Water level was increasing, it had covered half of the final step. My mom switched off the TV and started to remove all the wiring.First the TV was moved to the cupboard with some help from my sister, slowly followed by the VCR and tape recorder. I got angry.... She had switched off the TV when my cartoon time was going on (Especially, if Dad is not in town... there is a lot more freedom to watch cartoons ... Else it will be Shilpa do you homework... Shilpa get the tool from the toolbox... Shilpa call Rudy ... Shilpa this Shilpa that...phew.... how much work will a small kid do?). She went and looked at the window. Water had now reached it - the final step.

Slowly the water covered the verandah and moved up to the front door. My mom started clearing things still lying on the ground.  I was put on a bed and told not to step down. My mom and sister started to furiously move things to higher locations. I just kept on watching them.  Our dog Rudy had started howling and barking. It was also put on the bed along with me and both of us were playing. The water now started to enter the house through the gaps and the rugs. In an hour or so, water filled up to 1/4th of the wall. I got a notebook and was happily sailing paper boats in the water and running here and there like a duck. My mom had a tough time keeping me on the bed. My sister also joined me in sailing the boats. My mom was getting all the more worried. 

Mom started to say prayers that someone should come to our help. We didn't have a phone also in our house at that time. Help did come in sometime. Daddy's students from the college came to check on us. They informed us that the water was due to the floods as the local dam wall had broken down and our entire colony had been flooded. They helped us shift all the heavy things to the top of the cupboards. After clearing these, they asked mummy to pack some necessary things and move to the girls hostel. The girls hostel was across the road and had not been flooded as it was at a higher ground level. So, off we went, me on one of the students shoulders (I was very small so if I went out, I would be fully submerged in water), my sister, my mom, and two other students with our things and Rudy in tow. There was water up to the waist level outside.

The girls vacated a room for us where we stayed for about 3-4 days when finally my Dad returned. There had been a landslide in Nagaland (Very common thing in that part of India) and all the roads had been blocked. So, camping here and there finally they reached Manipur after the roads had been cleared. On Friday of that week, the nuns from the school where my mother worked and me and my sister studied, came to meet us. They asked us to move to the dormitory in the school there. Yes, we had to move as we couldn't inconvenience the girls more. So, again we packed and went off to stay at the school.
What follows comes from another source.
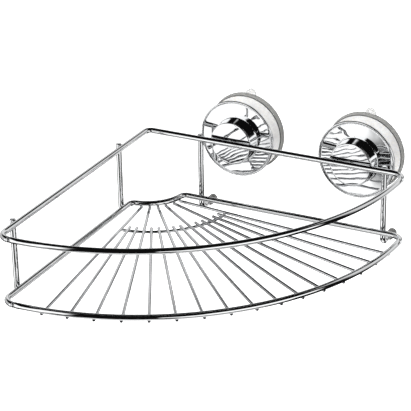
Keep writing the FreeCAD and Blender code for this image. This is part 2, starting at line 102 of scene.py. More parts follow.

There we stayed for around a month. Every week my parents and my dad's students went to our house and cleaned and scrubbed it. The water had receded but had left behind moss all over the house. The house literally stank. It took nearly four weeks of cleaning, scrubbing, phenyl and all those stuff to bring back things to normal. Daddy stayed at the boys hostel all this while. I felt awkward. Although we were in comfort but the comfort of your home is something else.


When I went to the house after about a month, there was still a line all over the house indicating till where the water level had gone up to. The mark covered almost half of the wall. The last two racks in all the cupboards had been spoiled and along with it many things which lay there. Comics, some toys, some clothes, old stuff everything had been spoiled. All the furniture bore the mark of the floods too as we hadn't moved them to a higher place. The kitchen garden and the flower garden in front too had been spoiled. The water tank had also been cleaned out fully and was waiting to be refilled. 

The irony during all this was that our neighbours knew about the flood the previous night itself. They had all evacuated along with their families to their ancestral homes. All of them knew my father was not at home but still they didn't care to inform us. When we returned back to our home, none of them could face us. They all ran away on seeing us. It took them months to talk to us and feel sorry about it. 

Years later whenever I remember this incident, I sometimes laugh and sometimes feel sad. They say help comes in every form and it did. On that day, if those students hadn't come, we don't know where we would have gone. Maybe we might have gone to the school directly. Its just a maybe. We don't know what would have been the story otherwise but "All is well that ends well".

P.S. Yes this is a true story about the floods we went through in 1989 in Manipur.I was around  8-9 years old when this happened. Some details I don't remember. I have brought out the events to the best of my memory.